Speaking of pointless and repetitive: the gag that no one can get Kevin’s name right, which recurs multiple times through the season, often multiple times in each episode. And parents who are excited to introduce their children to this property because they remember the movie’s legitimately horrific ending may be disappointed that the new Kevin’s parents have had a glow-up from the original’s. Whereas the movie introduced a couple of truly negligent monsters, the show’s Mum and Dad are merely baffled by Kevin’s geeky interests and too into their phones. So, be warned: If you were shocked by the movie as a kid and hoped to give your own children the same experience, the Time Bandits show dials the nihilism way down.

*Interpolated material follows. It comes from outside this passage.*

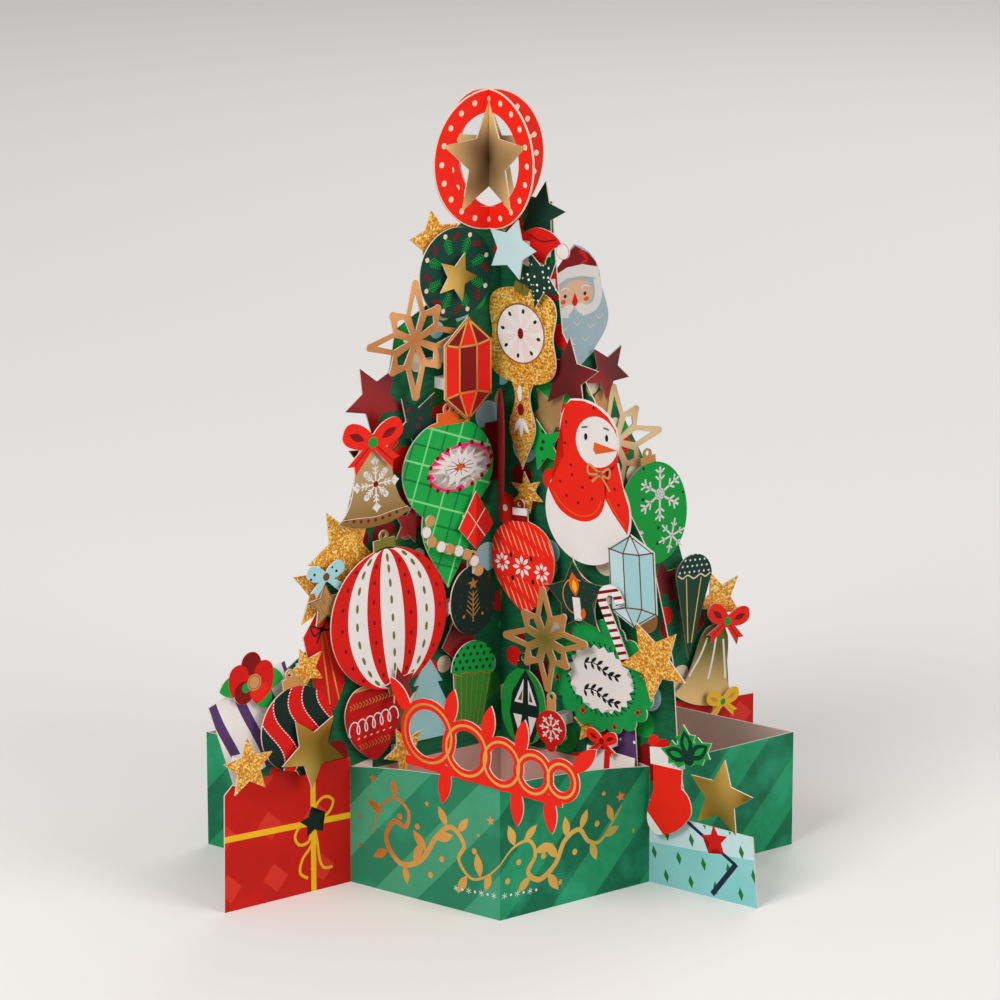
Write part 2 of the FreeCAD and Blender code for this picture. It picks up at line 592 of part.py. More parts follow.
glue("blue_star", star(9.4, 5, 0.54), "b", 11.2, 188.9, -16, 4)
glue("openwork_star_low", open_star(16.2, 11.8, 0.42), "b", 24.4, 71.4, 4, 4)
glue("candy_cane", candy_cane(18.5, 3.0, 3.2), "b", 49.0, 87.9, 27, 4)
glue("small_bauble", round_bauble(5.6, 3.2), "b", 26.8, 44.2, 0, 4)
glue("glitter_stars", star(12.6), "b", 66.8, 72.6, 32, 5)
glue("stocking", stocking(), "b", RING_REACH + 7.9, 29.2, 0, 1)
glue("foil_stars", star(12.0), "b", 84.4, 31.6, -7, 0)
glue("holly_sprig", holly(), "b", 75.6, 42.8, 0, 2)

# Sides turned away from the front view
glue("rear_baubles", round_bauble(17.0), "b", -42.0, 84.0, 6, 1)
glue("rear_baubles", oval_bauble(12.0, 15.0), "b", -25.0, 128.0, -6, 1)
glue("glitter_stars", star(13.0), "b", -56.0, 58.0, 12, 0)
glue("ruby_stars", star(10.0), "b", -18.0, 163.0, -8, 1)
glue("rear_bells", bell(), "b", -38.0, 110.0, 8, 2)
glue("rear_baubles", round_bauble(18.0), "a_rear", -38.0, 78.0, 6, 1)
glue("rear_bells", bell(), "a_rear", -30.0, 124.0, -6, 1)
glue("green_stars", star(11.0), "a_rear", -20.0, 158.0, 14, 1)
glue("glitter_stars", star(12.0), "a_rear", -64.0, 60.0, -12, 0)
glue("rear_baubles", oval_bauble(14.0, 18.0), "a_rear", 34.0, 84.0, -8, 1)
glue("ruby_stars", star(13.0), "a_rear", 44.0, 126.0, 10, 1)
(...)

The good news is, the movie still exists for anyone looking to inflict psychic damage on Generation Alpha’s delicate minds, and as of this writing, it’s streaming on Max. You may prefer your golden memories to the reality of how the Time Bandits movie plays for you today, though: It might be a lot longer, duller and uglier than you remember. The show, at least, is brighter and more hopeful than the movie that inspired it; it’s also orders of magnitude slower.
The promise of a new, historically-minded Taika Waititi comedy series might lead you to sample Time Bandits, no matter what I write. When the actual show lets you down, you can escape it with the touch of a button — no mystical map required. Maybe just click over to an intermittently disturbing ‘80s fantasy title that has held up: Peacock has Labyrinth on offer.